A high-frequency trader, for example, while generating high volumes of trades, would have no net position at the end of the day.

Both BNP Paribas Securities Services and Citi offer a general clearing member service, under which they offer non-members access to the CCPs they have joined.

One concept that has been largely shunned by clearing members and appears to have been abandoned is sharing member collateral between CCPs to offset interoperability risks.

“As a clearing participant, we would not want to see the kind of set-up where CCPs would try to ensure the safety of a link by transferring capital rather than augmenting their default fund,” said Kasparian. “This potentially means they could rehypothecate our collateral to another CCP, which in turn could be interoperable with any of the other nine CCPs in Europe. You don’t know where your collateral will end up.”

Any lack of clarity about the location of collateral can make it difficult for clearing participants to assess their exposure to a CCP at a given time.

One idea that seems to have gained the most currency among CCP members is greater contributions to default funds. This method was put forward by pan-European clearing house EuroCCP in January as one of a series of recommendations to achieve effective interoperability.

“EuroCCP’s idea has struck a chord with regulators because it solves a number of issues associated with rehypothecation and ringfencing of cross-CCP margin contributions,” said Singh.

However, it is still unclear how CCPs would stump up additional emergency collateral for liabilities they are exposed to through interoperability. Some clearers’ rules, such as those governing Dutch-based CCP European Multilateral Clearing Facility (EMCF), expressly forbid the use of member margins for funding anything other than that member’s liabilities – although EMCF is applying to change this. “What if you are not able to source the liquidity?” asks Kasparian. “If this breaches the rules, does that mean that other CCPs will be in a position to disconnect you? All of those kinds of questions so far have not been answered.”

Clearing members are also keen to ensure that the details of interoperability arrangements entered into by the CCPs it uses are fully disclosed.

For Kasparian, an ideal solution would be a clearing equivalent of the European Central Bank’s TARGET2-Securities pan-European central securities depositary project. “The European Commission, through MiFID and the Code of Conduct more specifically, has suggested interoperability and transparency, but unfortunately due to commercial barriers and interests in Europe, I think that interoperability might have to be mandated,” he said.
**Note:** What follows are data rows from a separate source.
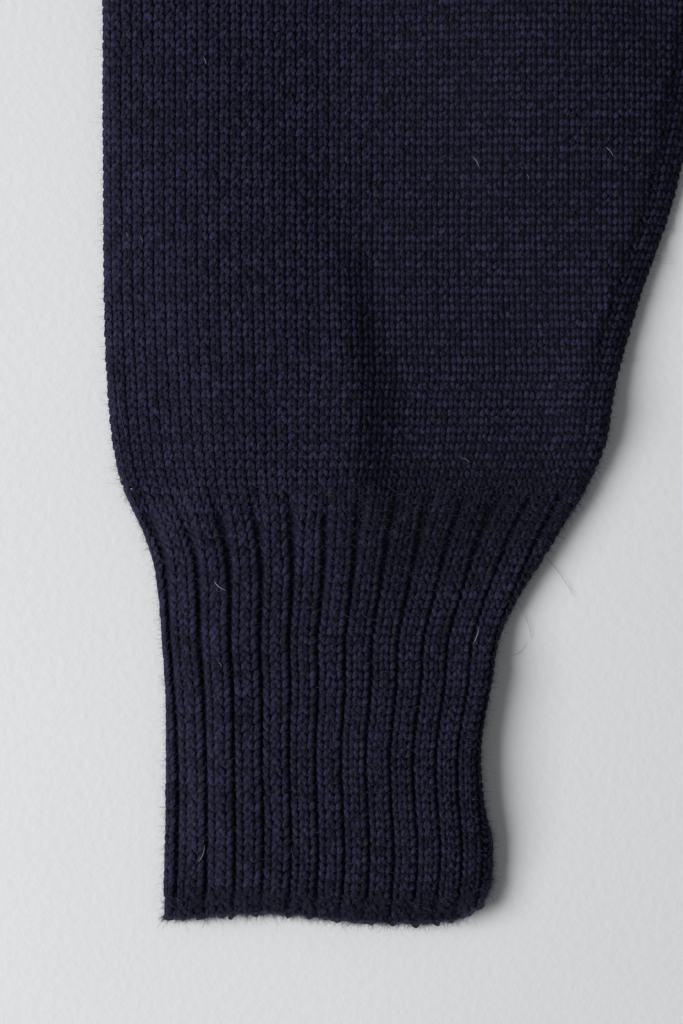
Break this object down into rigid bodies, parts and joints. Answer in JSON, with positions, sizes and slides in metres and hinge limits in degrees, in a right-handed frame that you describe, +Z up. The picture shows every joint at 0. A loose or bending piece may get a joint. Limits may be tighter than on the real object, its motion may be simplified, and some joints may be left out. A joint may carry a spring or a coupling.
{
  "type": "guernsey fisherman sweater",
  "caption": "Flat-laid wool guernsey sweater in plain stockinette, with long sleeves, ribbed cuffs, a ribbed neckband and garter welts split at the sides.",
  "frame": {"origin": "on the surface that the sweater lies on, below the middle of its bounding box", "axes": "+X from the wearer's right sleeve to the left one, +Y from the hem to the neck, +Z up out of the front"},
  "size_m": [1.335, 0.7, 0.0099],
  "materials": {
    "stockinette": "matt navy worsted wool in plain stockinette, with short stray hairs",
    "rib": "the same wool in two by two rib, with deep dark channels between the ribs",
    "garter": "the same wool in garter ridges that run across"
  },
  "bodies": {
    "root": {"front": "stockinette", "back": "stockinette", "sleeve_right": "stockinette", "sleeve_left": "stockinette", "cuff_right": "rib", "cuff_left": "rib", "neckband": "rib", "welt_front": "garter", "welt_back": "garter"}
  },
  "joints": []
}
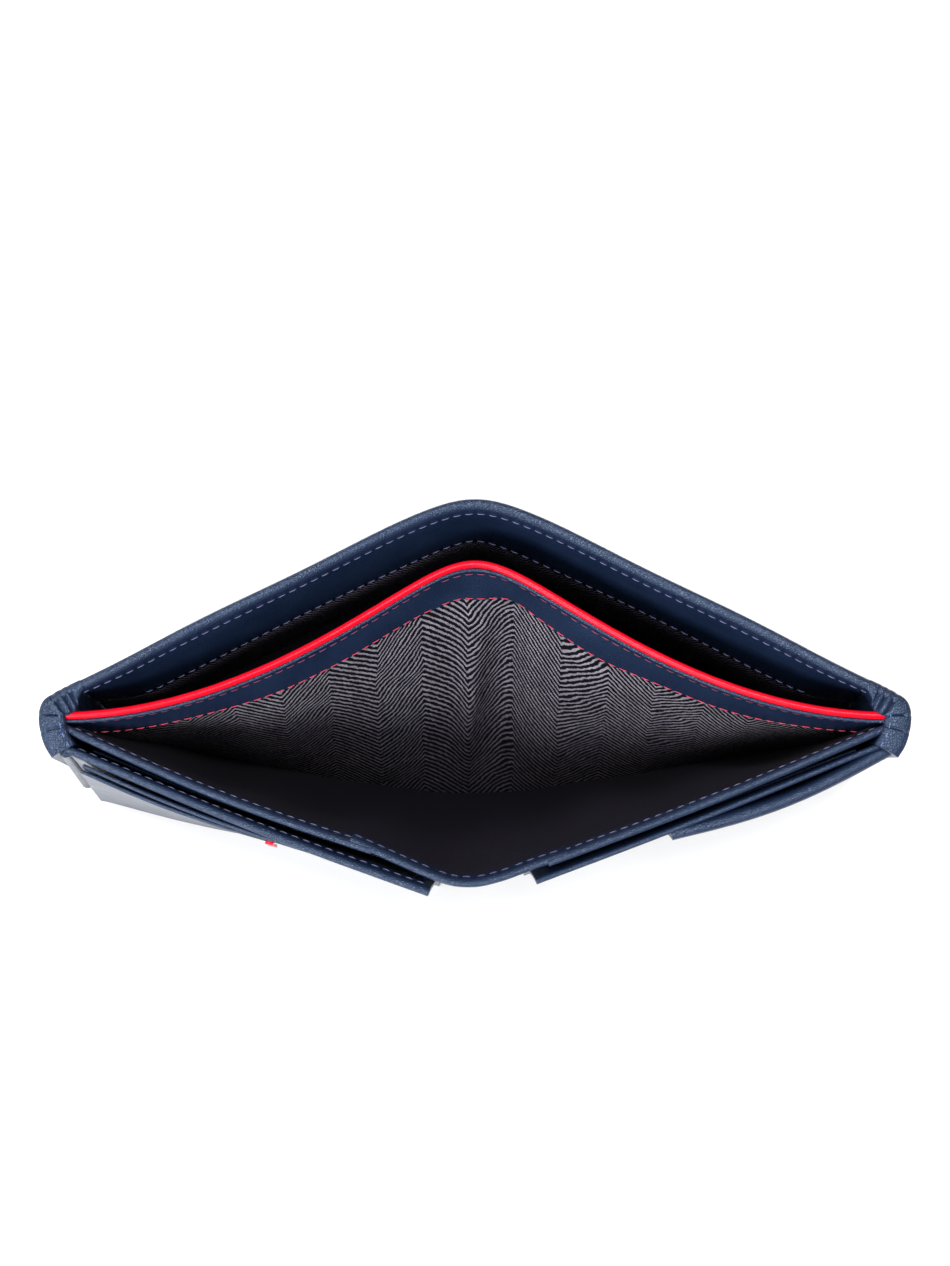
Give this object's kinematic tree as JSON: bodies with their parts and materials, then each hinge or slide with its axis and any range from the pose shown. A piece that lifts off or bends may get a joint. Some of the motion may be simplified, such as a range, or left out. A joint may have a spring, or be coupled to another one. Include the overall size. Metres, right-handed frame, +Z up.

Given the various challenges that still need to be addressed, few are expecting a speedy solution to interoperability. In last week’s communication, the regulators announced they would be examining the only currently active interoperability arrangement for equities – between LCH.Clearnet and SIX x-clear for the London Stock Exchange. Kasparian estimates that this process alone would take two months. “The regulators have said they will review all links on a case-by-case basis and that is going to take time,” he said.

Singh added, “Most of us want interoperability as soon as possible but also recognise that the issues are pretty complex to sort out and get the industry to buy into them and the regulators to be in sync.”